# Given instruction
Extract every entry word for word.

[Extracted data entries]
>> BEGIN

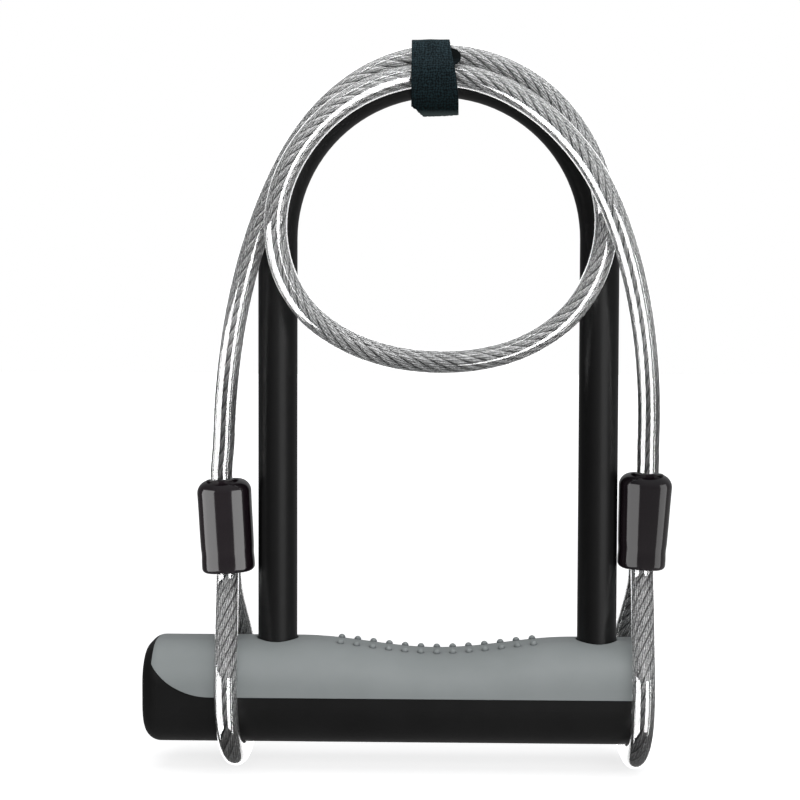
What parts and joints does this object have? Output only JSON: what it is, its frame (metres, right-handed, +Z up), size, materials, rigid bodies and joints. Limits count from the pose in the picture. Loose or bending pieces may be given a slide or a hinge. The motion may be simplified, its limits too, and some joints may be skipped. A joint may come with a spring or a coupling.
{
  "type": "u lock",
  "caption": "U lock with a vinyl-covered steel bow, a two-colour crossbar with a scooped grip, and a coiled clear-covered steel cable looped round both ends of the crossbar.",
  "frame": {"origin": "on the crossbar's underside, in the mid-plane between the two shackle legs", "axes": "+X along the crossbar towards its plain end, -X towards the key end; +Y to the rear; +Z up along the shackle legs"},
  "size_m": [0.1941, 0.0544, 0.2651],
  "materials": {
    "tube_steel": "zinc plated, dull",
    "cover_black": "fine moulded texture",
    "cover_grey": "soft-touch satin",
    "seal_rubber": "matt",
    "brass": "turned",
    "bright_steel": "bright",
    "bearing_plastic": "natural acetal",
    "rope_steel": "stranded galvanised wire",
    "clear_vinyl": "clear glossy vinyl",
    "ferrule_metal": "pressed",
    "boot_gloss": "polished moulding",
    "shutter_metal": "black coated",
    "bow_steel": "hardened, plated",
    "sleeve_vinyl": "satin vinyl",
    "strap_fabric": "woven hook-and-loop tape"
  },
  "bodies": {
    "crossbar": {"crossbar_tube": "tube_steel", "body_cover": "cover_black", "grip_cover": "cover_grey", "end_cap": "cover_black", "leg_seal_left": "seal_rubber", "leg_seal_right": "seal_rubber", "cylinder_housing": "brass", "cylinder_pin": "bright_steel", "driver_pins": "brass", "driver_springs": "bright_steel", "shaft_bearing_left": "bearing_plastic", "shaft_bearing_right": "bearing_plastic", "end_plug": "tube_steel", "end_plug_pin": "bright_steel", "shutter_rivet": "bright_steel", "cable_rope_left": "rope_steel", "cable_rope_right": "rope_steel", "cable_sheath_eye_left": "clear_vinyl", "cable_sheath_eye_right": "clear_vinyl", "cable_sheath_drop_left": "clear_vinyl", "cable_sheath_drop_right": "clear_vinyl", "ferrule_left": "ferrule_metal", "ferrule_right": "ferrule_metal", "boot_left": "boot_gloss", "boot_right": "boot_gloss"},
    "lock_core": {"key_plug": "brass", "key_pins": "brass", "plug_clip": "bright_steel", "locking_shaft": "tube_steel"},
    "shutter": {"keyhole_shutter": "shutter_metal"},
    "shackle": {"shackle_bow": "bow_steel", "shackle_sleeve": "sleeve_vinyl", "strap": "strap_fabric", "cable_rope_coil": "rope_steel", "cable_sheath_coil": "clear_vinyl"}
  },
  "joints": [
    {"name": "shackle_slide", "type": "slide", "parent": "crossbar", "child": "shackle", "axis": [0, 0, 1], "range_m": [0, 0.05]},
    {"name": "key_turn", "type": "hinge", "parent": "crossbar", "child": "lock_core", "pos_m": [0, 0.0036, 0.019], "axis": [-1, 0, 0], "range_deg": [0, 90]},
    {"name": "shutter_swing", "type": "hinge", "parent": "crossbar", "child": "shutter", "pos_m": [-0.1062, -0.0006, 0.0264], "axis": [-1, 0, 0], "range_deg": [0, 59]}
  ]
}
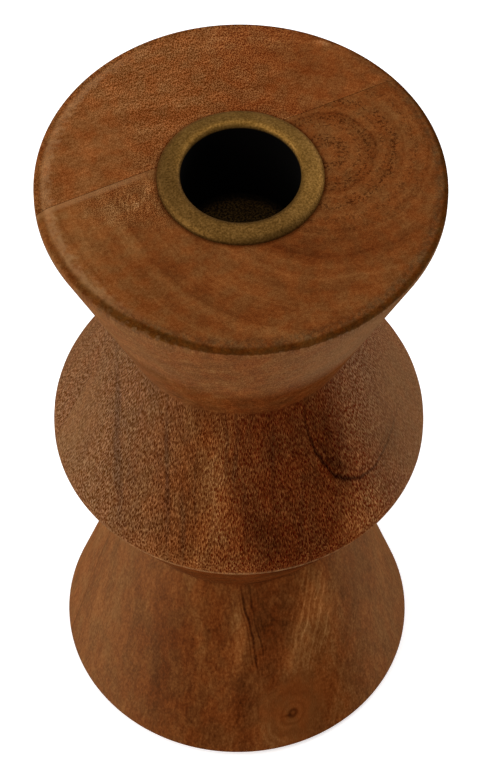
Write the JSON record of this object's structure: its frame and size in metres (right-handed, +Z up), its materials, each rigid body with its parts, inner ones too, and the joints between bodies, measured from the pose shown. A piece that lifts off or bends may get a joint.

>> END

# Written answer
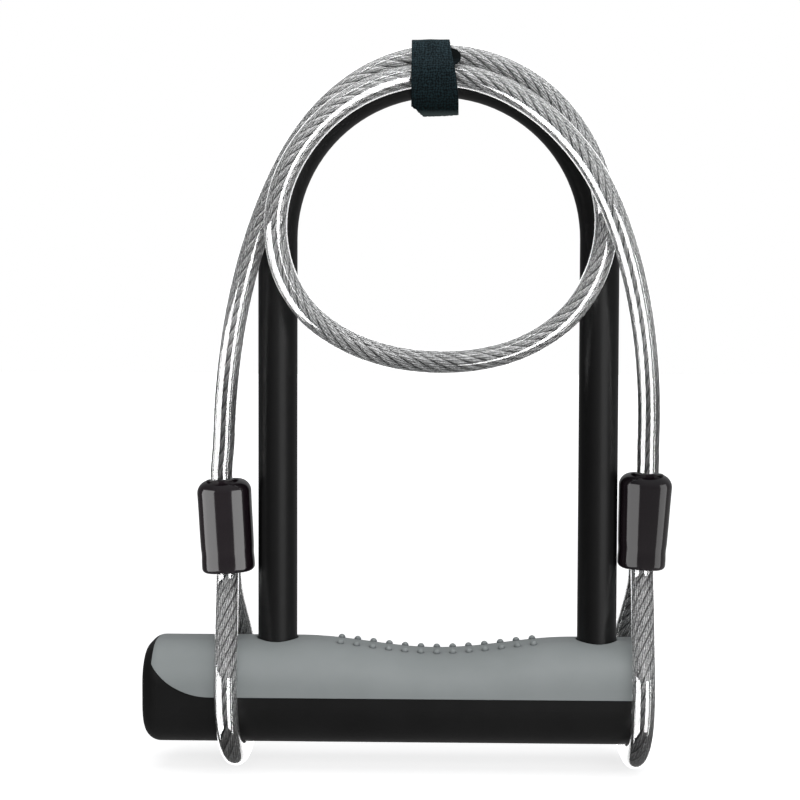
What parts and joints does this object have? Output only JSON: what it is, its frame (metres, right-handed, +Z up), size, materials, rigid bodies and joints. Limits count from the pose in the picture. Loose or bending pieces may be given a slide or a hinge. The motion may be simplified, its limits too, and some joints may be skipped. A joint may come with a spring or a coupling.
{
  "type": "u lock",
  "caption": "U lock with a vinyl-covered steel bow, a two-colour crossbar with a scooped grip, and a coiled clear-covered steel cable looped round both ends of the crossbar.",
  "frame": {"origin": "on the crossbar's underside, in the mid-plane between the two shackle legs", "axes": "+X along the crossbar towards its plain end, -X towards the key end; +Y to the rear; +Z up along the shackle legs"},
  "size_m": [0.1941, 0.0544, 0.2651],
  "materials": {
    "tube_steel": "zinc plated, dull",
    "cover_black": "fine moulded texture",
    "cover_grey": "soft-touch satin",
    "seal_rubber": "matt",
    "brass": "turned",
    "bright_steel": "bright",
    "bearing_plastic": "natural acetal",
    "rope_steel": "stranded galvanised wire",
    "clear_vinyl": "clear glossy vinyl",
    "ferrule_metal": "pressed",
    "boot_gloss": "polished moulding",
    "shutter_metal": "black coated",
    "bow_steel": "hardened, plated",
    "sleeve_vinyl": "satin vinyl",
    "strap_fabric": "woven hook-and-loop tape"
  },
  "bodies": {
    "crossbar": {"crossbar_tube": "tube_steel", "body_cover": "cover_black", "grip_cover": "cover_grey", "end_cap": "cover_black", "leg_seal_left": "seal_rubber", "leg_seal_right": "seal_rubber", "cylinder_housing": "brass", "cylinder_pin": "bright_steel", "driver_pins": "brass", "driver_springs": "bright_steel", "shaft_bearing_left": "bearing_plastic", "shaft_bearing_right": "bearing_plastic", "end_plug": "tube_steel", "end_plug_pin": "bright_steel", "shutter_rivet": "bright_steel", "cable_rope_left": "rope_steel", "cable_rope_right": "rope_steel", "cable_sheath_eye_left": "clear_vinyl", "cable_sheath_eye_right": "clear_vinyl", "cable_sheath_drop_left": "clear_vinyl", "cable_sheath_drop_right": "clear_vinyl", "ferrule_left": "ferrule_metal", "ferrule_right": "ferrule_metal", "boot_left": "boot_gloss", "boot_right": "boot_gloss"},
    "lock_core": {"key_plug": "brass", "key_pins": "brass", "plug_clip": "bright_steel", "locking_shaft": "tube_steel"},
    "shutter": {"keyhole_shutter": "shutter_metal"},
    "shackle": {"shackle_bow": "bow_steel", "shackle_sleeve": "sleeve_vinyl", "strap": "strap_fabric", "cable_rope_coil": "rope_steel", "cable_sheath_coil": "clear_vinyl"}
  },
  "joints": [
    {"name": "shackle_slide", "type": "slide", "parent": "crossbar", "child": "shackle", "axis": [0, 0, 1], "range_m": [0, 0.05]},
    {"name": "key_turn", "type": "hinge", "parent": "crossbar", "child": "lock_core", "pos_m": [0, 0.0036, 0.019], "axis": [-1, 0, 0], "range_deg": [0, 90]},
    {"name": "shutter_swing", "type": "hinge", "parent": "crossbar", "child": "shutter", "pos_m": [-0.1062, -0.0006, 0.0264], "axis": [-1, 0, 0], "range_deg": [0, 59]}
  ]
}
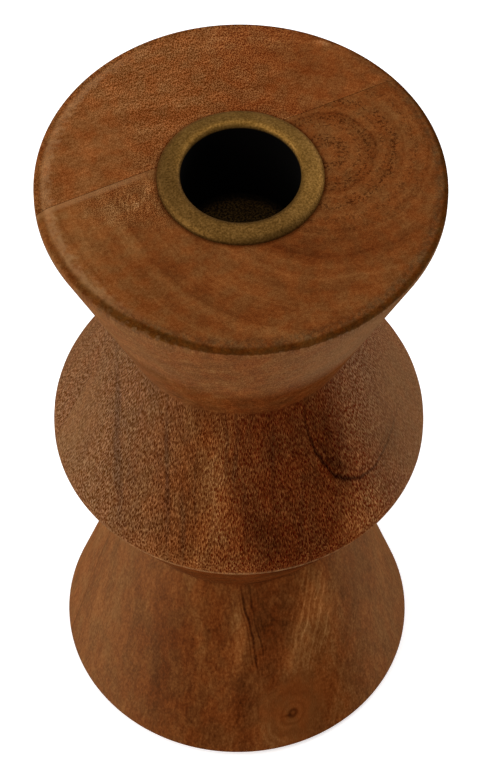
Write the JSON record of this object's structure: its frame and size in metres (right-handed, +Z up), its materials, each rigid body with its parts, inner ones too, and the joints between bodies, measured from the pose shown. A piece that lifts off or bends may get a joint.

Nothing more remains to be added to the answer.